Nearly 80 per cent of businesses have Macs in-house, nearly double the number that said they had users running Mac OS X two years ago, a research firm said Thursday.
"Then we were talking about onesies and twosies," said Laura DiDio, a Yankee Group research fellow who conducted a survey of over 700 senior IT administrators and C-level executives. "Now the number of actual users is very significant. A number of the businesses said that they had 50 or 100 or even several thousand Macs deployed."
In early 2006, when DiDio last polled corporate IT professionals on Mac deployment, 47 per cent said that they had Apple hardware in their environments.
DiDio was impressed with the growth of Macs in business considering that Apple Inc. itself has put little to no official effort into that part of the market. "This isn't a tidal wave, but it's certainly a sustained trend," she said. "Apple has a beachhead in business. Where it once had just 1-2 per cent market share in corporate, now they're up to 8-10 per cent," DiDio added.
Twenty-one per cent of the firms surveyed reported they had deployed more than 50 Macs. "This isn't mickey mouse, it's not just onesies and twosies anymore," DiDio said. "Apple's graduated into the big league."
Among the reasons businesses cited to explain why they've taken to Macs, the most surprising was the ability to virtualize other operating systems, primarily Microsoft's Windows, on Mac hardware. "That's clearly spurring some businesses," DiDio said. "A number of the respondents said, 'Oh, guess what, we're using the Mac to load Vista or XP on there and using Mac hardware."
More than a quarter of the firms surveyed -- 28 per cent -- said that they are running Windows in a virtual machine on the Macs they have. Slightly fewer, 22 per cent, confirmed that their Macs are set up to boot either Windows or Mac OS X using the latter's built-in dual-boot utility, Boot Camp.

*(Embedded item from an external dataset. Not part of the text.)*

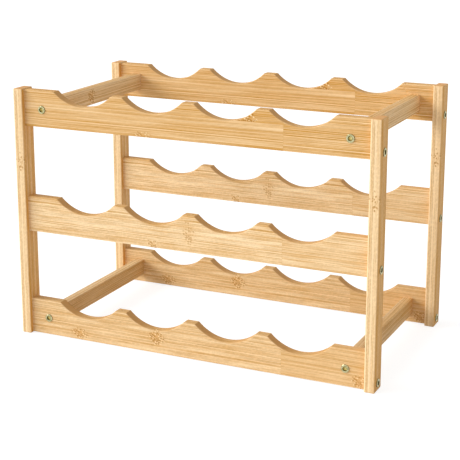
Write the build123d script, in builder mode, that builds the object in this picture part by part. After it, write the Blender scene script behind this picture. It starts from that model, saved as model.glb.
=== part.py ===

DiDio called out virtualization software from US-based Parallels and VMware as the tools enterprises are using to run non-Apple operating systems on Mac hardware. IT professionals noted that the reliability of Apple's hardware was a factor in shifting to Macs. Almost eight out of 10 of the people surveyed rated Mac hardware reliability as either "excellent" or "very good."
"There's no doubt that user confidence in the reliability of both the Macintosh hardware and software products is having a tangible impact on corporate purchasing and deployment trends," DiDio wrote in a draft of a report based on the survey that she will soon release.
Other enterprise IT administrators said they had gone virtual in an attempt to sidestep the management overhead required for Windows on physical PCs. "Many of our Windows developers have switched to XP and Vista virtual machines running on Macintosh hardware to circumvent the downtime they experienced with the unreliability -- viruses, spyware, disruptive automatic updates -- of Windows XP running on PCs," one IT manager told DiDio in a follow-up interview.
But while businesses are willing to bring in Macs, there's no indication that an appreciable number are considering swapping out current hardware for Apple's across the board. "Some have a problem with the management tools [available for Mac OS X]," said DiDio. "The tools are lacking, and the enterprise hardware and software support is not equivalent to what's available for Windows."
Even so, other IT professionals have made the case that some of Mac OS X's tools make up for the lack of management support. "All these tools that the Mac [OS X] has, like desktop search [with Spotlight], iChat and Time Machine make a very compelling case to install Mac," she said.
"The difference now is that it's much more concerted and formalized," DiDio concluded, talking about current Mac adoption trends. "People are making the choice to go with Apple, not just to let it in, but that it's a viable choice."